§ **Exercise task**: What follows is a set of records, each of which is to be written out exactly.

§ **Modeling code records**:

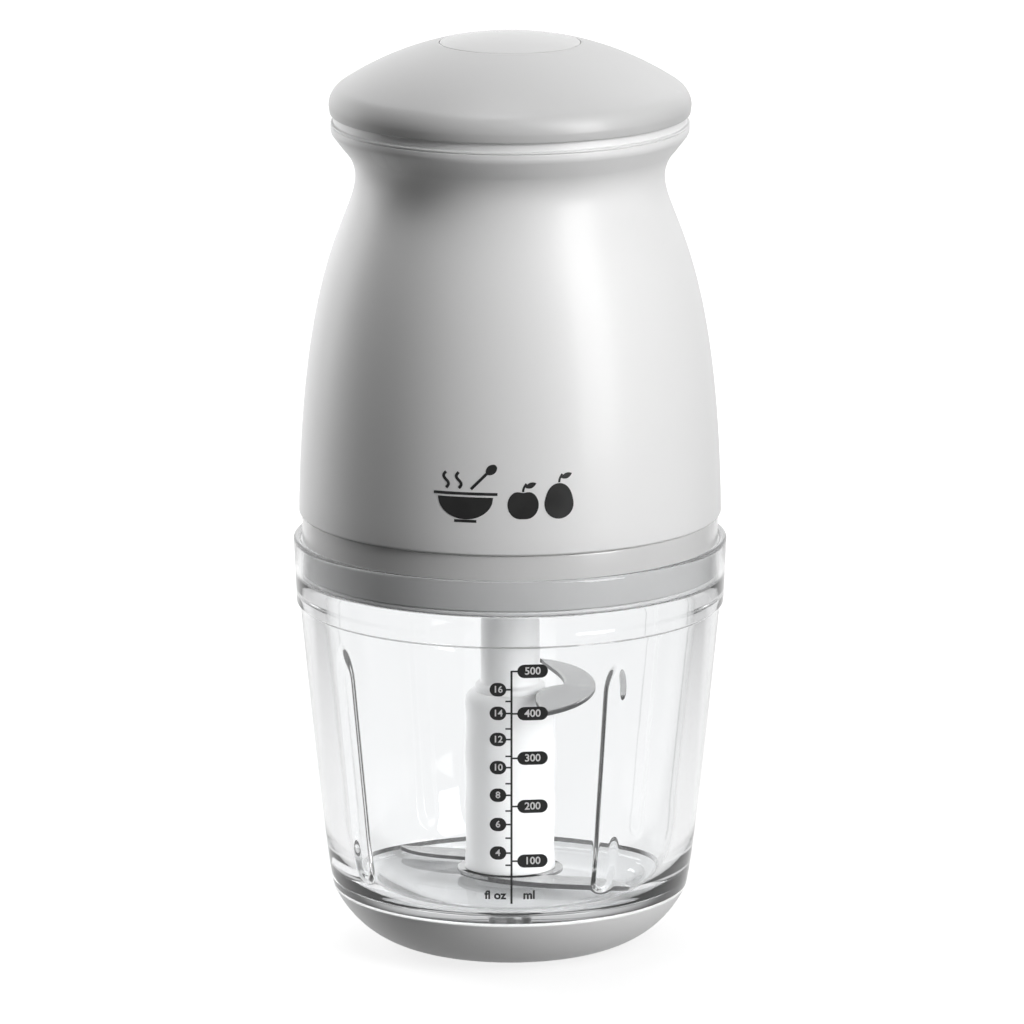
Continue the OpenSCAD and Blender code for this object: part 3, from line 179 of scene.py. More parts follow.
def ramp(tree, value, low, high, to_low=0.0, to_high=1.0, smooth=True):
    """Maps a value from one range to another."""
    made = node(tree, "ShaderNodeMapRange", {"interpolation_type": "SMOOTHSTEP" if smooth else "LINEAR"},
        Value=value, From_Min=low, From_Max=high, To_Min=to_low, To_Max=to_high)
    return made.outputs["Result"]


def mix(tree, factor, a, b):
    """Mixes two colours."""
    made = tree.nodes.new("ShaderNodeMix")
    made.data_type = "RGBA"
    for index, value in ((0, factor), (6, a), (7, b)):
        feed(tree, value, made.inputs[index])
    return made.outputs[2]


def group(name, inputs, outputs, kind="ShaderNodeTree"):
    """A node group with named sockets; inputs are (name, type, default)."""
    tree = bpy.data.node_groups.new(name, kind)
    for title, socket_type, default in inputs:
        socket = tree.interface.new_socket(title, in_out="INPUT", socket_type="NodeSocket" + socket_type)
        if default is not None:
            socket.default_value = default
    for title, socket_type in outputs:
        tree.interface.new_socket(title, in_out="OUTPUT", socket_type="NodeSocket" + socket_type)
    return tree, tree.nodes.new("NodeGroupInput").outputs, tree.nodes.new("NodeGroupOutput").inputs


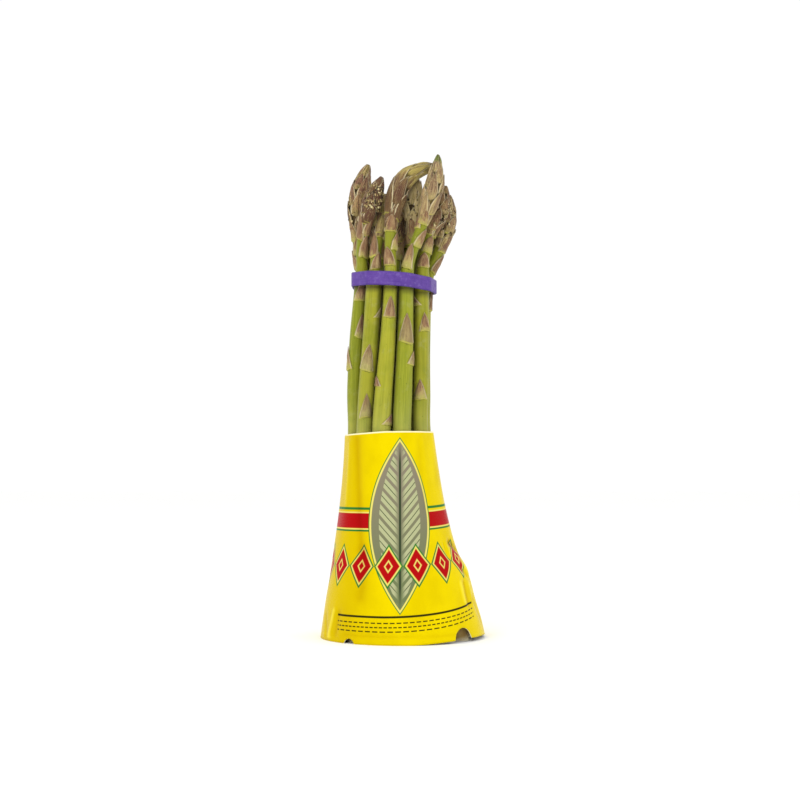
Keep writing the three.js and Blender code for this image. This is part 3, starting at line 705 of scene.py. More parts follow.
def wrap_tree():
    """Bends a geometry round a line, by each point's distance along it, compass turn and distance out."""
    b = GeometryBuild("Wrap round line", Geometry="Geometry", Line="Geometry", Along="Float", Turn="Float",
                      Out="Float")
    b.tree.is_modifier = False
    along, turn, out = map(b.given, ("Along", "Turn", "Out"))
    on_line = b.outputs("GeometryNodeSampleCurve", b.given("Line"), Length=along, mode="LENGTH",
                        use_all_curves=True)
    right = b.vector("NORMALIZE", b.vector("CROSS_PRODUCT", (0, 1, 0), on_line["Tangent"]))
    back = b.vector("CROSS_PRODUCT", on_line["Tangent"], right)
    across, behind = out * b.math("COSINE", turn), out * b.math("SINE", turn)
    beside = b.vector("ADD", b.scaled(right, across), b.scaled(back, behind))
    marked = b.store(b.given("Geometry"), "grain", b.combine(across, behind, along), "FLOAT_VECTOR")
    return b.end(b.geo("SetPosition", marked, Position=b.vector("ADD", on_line["Position"], beside)))


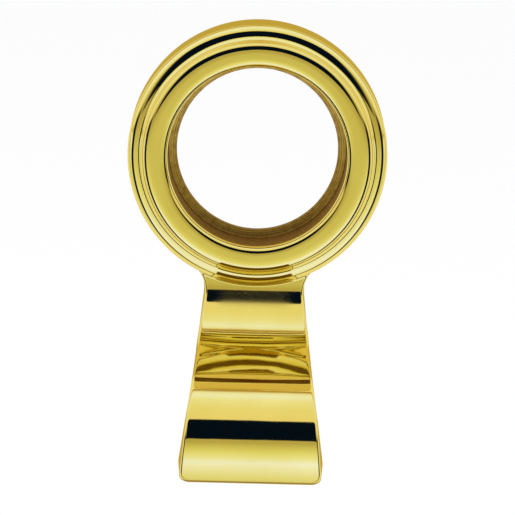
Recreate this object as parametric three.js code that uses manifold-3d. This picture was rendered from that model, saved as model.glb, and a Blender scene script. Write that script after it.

§ **Exercise response**:
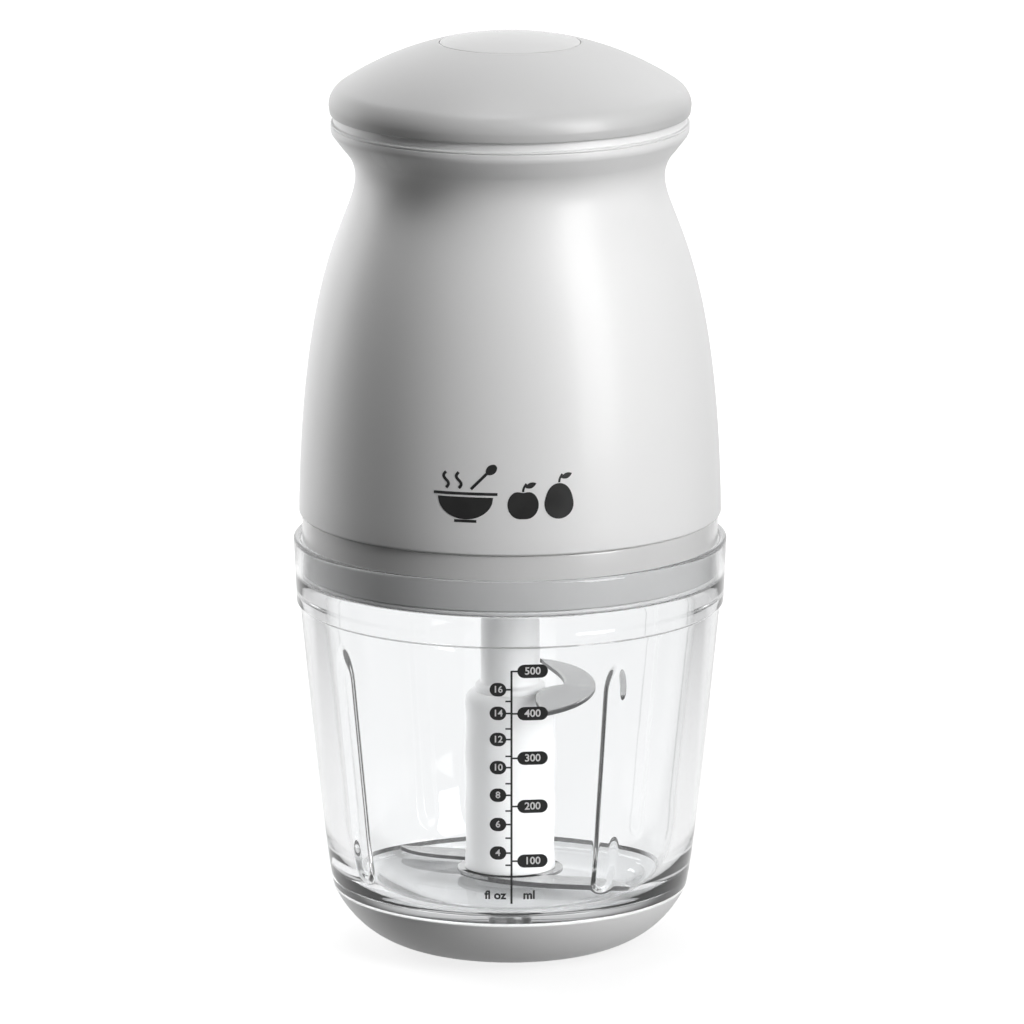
Continue the OpenSCAD and Blender code for this object: part 3, from line 179 of scene.py. More parts follow.
def ramp(tree, value, low, high, to_low=0.0, to_high=1.0, smooth=True):
    """Maps a value from one range to another."""
    made = node(tree, "ShaderNodeMapRange", {"interpolation_type": "SMOOTHSTEP" if smooth else "LINEAR"},
        Value=value, From_Min=low, From_Max=high, To_Min=to_low, To_Max=to_high)
    return made.outputs["Result"]


def mix(tree, factor, a, b):
    """Mixes two colours."""
    made = tree.nodes.new("ShaderNodeMix")
    made.data_type = "RGBA"
    for index, value in ((0, factor), (6, a), (7, b)):
        feed(tree, value, made.inputs[index])
    return made.outputs[2]


def group(name, inputs, outputs, kind="ShaderNodeTree"):
    """A node group with named sockets; inputs are (name, type, default)."""
    tree = bpy.data.node_groups.new(name, kind)
    for title, socket_type, default in inputs:
        socket = tree.interface.new_socket(title, in_out="INPUT", socket_type="NodeSocket" + socket_type)
        if default is not None:
            socket.default_value = default
    for title, socket_type in outputs:
        tree.interface.new_socket(title, in_out="OUTPUT", socket_type="NodeSocket" + socket_type)
    return tree, tree.nodes.new("NodeGroupInput").outputs, tree.nodes.new("NodeGroupOutput").inputs


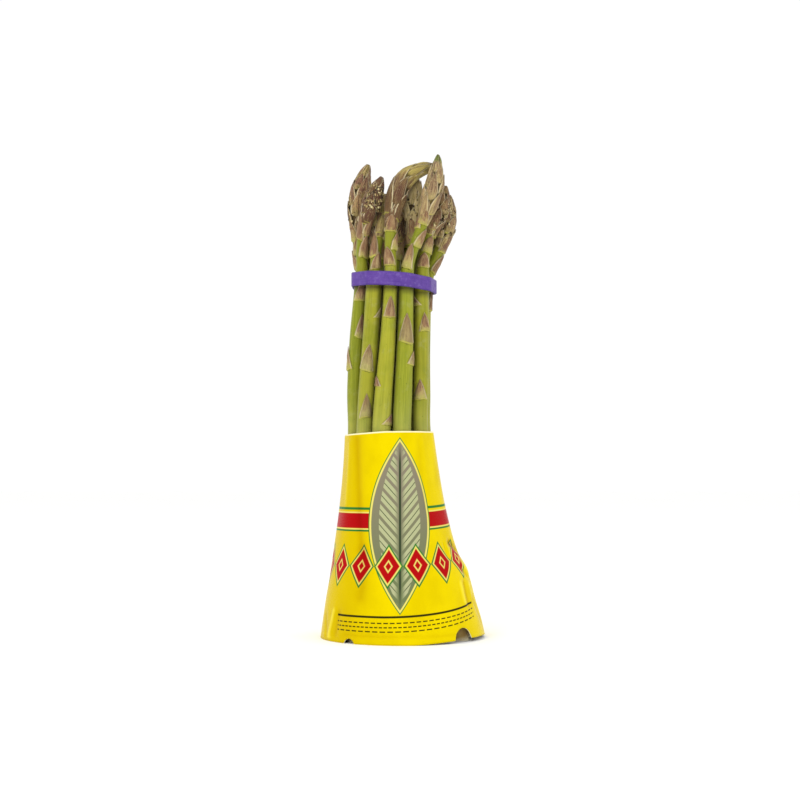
Keep writing the three.js and Blender code for this image. This is part 3, starting at line 705 of scene.py. More parts follow.
def wrap_tree():
    """Bends a geometry round a line, by each point's distance along it, compass turn and distance out."""
    b = GeometryBuild("Wrap round line", Geometry="Geometry", Line="Geometry", Along="Float", Turn="Float",
                      Out="Float")
    b.tree.is_modifier = False
    along, turn, out = map(b.given, ("Along", "Turn", "Out"))
    on_line = b.outputs("GeometryNodeSampleCurve", b.given("Line"), Length=along, mode="LENGTH",
                        use_all_curves=True)
    right = b.vector("NORMALIZE", b.vector("CROSS_PRODUCT", (0, 1, 0), on_line["Tangent"]))
    back = b.vector("CROSS_PRODUCT", on_line["Tangent"], right)
    across, behind = out * b.math("COSINE", turn), out * b.math("SINE", turn)
    beside = b.vector("ADD", b.scaled(right, across), b.scaled(back, behind))
    marked = b.store(b.given("Geometry"), "grain", b.combine(across, behind, along), "FLOAT_VECTOR")
    return b.end(b.geo("SetPosition", marked, Position=b.vector("ADD", on_line["Position"], beside)))


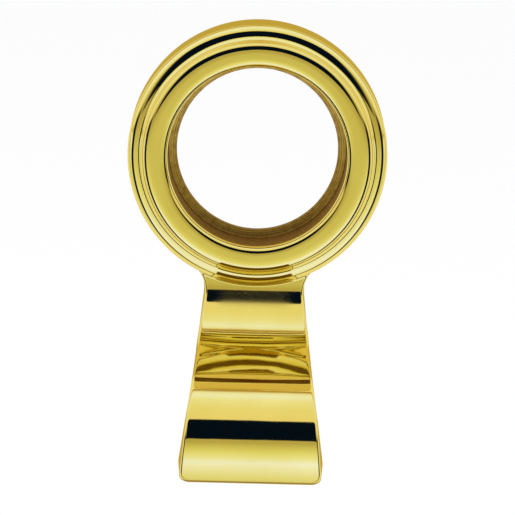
Recreate this object as parametric three.js code that uses manifold-3d. This picture was rendered from that model, saved as model.glb, and a Blender scene script. Write that script after it.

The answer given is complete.